日本国憲法の9条2項の陸海軍その他の戦力の「その他」は戦争に使われるもの、従って原発は核兵器の製造に繋がるので、戦力になる潜在的な力で、これに相当すると考える。従って、原発は9条違反である。
6 平和への権利の推進
前文で、第二段落で「われらの安全と生存を保持しようと決意した。われらは、平和を維持し、専制と隷従、圧迫と偏狭を地上から永遠に除去しようと努めている国際社会において、名誉ある地位を占めたいと思う。われらは、全世界の国民が、ひとしく恐怖と欠乏から免かれ、平和のうちに生存する権利を有することを確認する。」とあり、ここに平和的生存権が明記された。世界で初めて平和的に生きる権利を明記した。その後、国連などで注目されたし、各国の憲法にも入りだした。
自民党の憲法草案では削除されている。
一番新しい動きは、国連人権理事会で「平和への権利宣言」を作成する動きがある。昨年の12月に「平和への権利宣言」を採択しました。賛成は131ケ国で日本は反対した。
平和的に生きる点を追及すると、徴兵制と矛盾する。日本憲法は平和主義が徹底しているので。徴兵制については何も書いてない。良心的拒否権があるかないも書いてない。外国の憲法には、兵役義務が当然かれている。
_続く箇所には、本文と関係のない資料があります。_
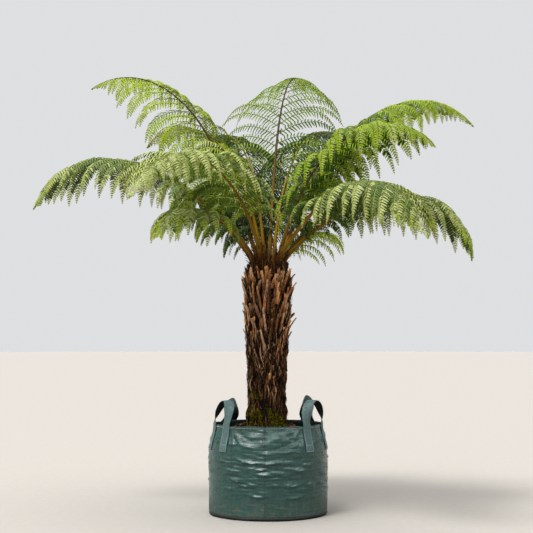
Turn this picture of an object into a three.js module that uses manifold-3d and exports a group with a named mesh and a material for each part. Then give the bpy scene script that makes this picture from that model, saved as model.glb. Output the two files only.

但し、平和的生存権、戦争で人を殺すことが出来ないという宗教的理由、宗教的良心があるので、憲法上それも認めている。その矛盾があるので憲法上、良心的拒否権も認めようということになっている。良心については審査される。
韓国は良心的拒否権を認めていないので刑務所に行く。
自衛隊のイラク派兵で名古屋高裁では、徴兵制は平和的生存権を侵すので憲法違反であると判決が結審している。
7 外国軍事基地不設置と中立政策
外国の憲法で外国の基地は認めませんと明記したものは幾つかある。
憲法で中立国と明記したものもある。
「永世中立国」とはっきり憲法で定めたのがオーストリア、カンボジア、モルドヴァ、トクルメニスタン。国際社会に「永世中立国」として認められるには、「中立宣言、国際会議あるいは国連によって国際法的にも永世中立が承認される必要がある。
非同盟諸国会議があり、同盟に付かないことで米ソの冷戦時代に唱えられた政治的な中立主義で、中立とは少し違って、集団的自衛権や軍事同盟締結を禁止していない。
8 日本の平和主義憲法による世界平和樹立の課題。
憲法9条を世界に広めようという運動がある。広め方としては、9条の条文自体を知ってもらうこともある、9条の何を知ってもらうのか。中身の問題もある。世界の現状の「平和憲法」をさらに良いものしてもらうように主張したらどうかとか。或いは国連の改革もある。